Activision Blizzard (NASDAQ: ATVI) is set to report earnings after the market closes on Thursday. Here's what you need to watch for in the results.

Not great expectations
The first question that tends to dominate in the moments after earnings come out is whether the company met the Street's expectations. For Activision, that means booking at least $0.72 per share in profits, on $2.44 billion of revenue. Hitting those numbers would mark a 16% rise in earnings on just a 1% bump in sales. The outlook that the company gives here will be important, too. Analysts expect full-year earnings of about a dollar per share in 2013, on about $4.6 billion in revenue.

Key blockbuster products
That weak revenue performance is due to the fact that the video game industry is contracting. Total retail sales fell by 21% through most of last year. Still, the industry's top five titles actually grew sales by 15% over that time, making a handful of blockbuster products critical to gaming companies' bottom lines.

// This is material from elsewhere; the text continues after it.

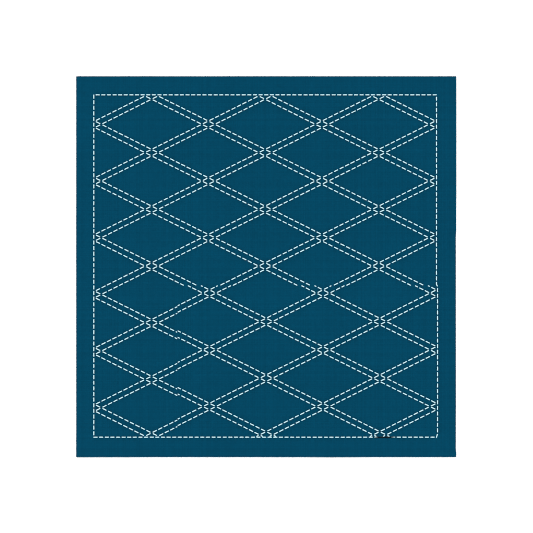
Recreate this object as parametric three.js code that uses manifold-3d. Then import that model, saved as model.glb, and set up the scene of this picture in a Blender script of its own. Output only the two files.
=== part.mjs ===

Activision's holiday results will be driven by its major franchises, Call of Duty and Skylanders. Both appeared to be popular last quarter, as Black Ops II set sales records, and the Skylanders sequel, Giants, made more than $195 million in U.S. sales since its October 2012 release. We'll find out on Thursday whether those hits were enough to make up for the broad weakness in the industry.

Rising digital revenues
One area that is showing strength within the video game sector is digital content, as game publishers bypass middlemen like GameStop, skip the cost of physical distribution, and sell titles and upgrades directly to customers. Electronic Arts, for example, just reported digital revenue sales of $1.5 billion, up 37% from the prior year.

Activision bucked that trend for most of 2012, thanks to increasing retail sales from the Skylanders products, which require physical purchases. But the holiday quarter should see the trend turn back into Activision's favor, as massive amounts of Call of Duty downloadable content purchases hit the company's books in the holiday quarter.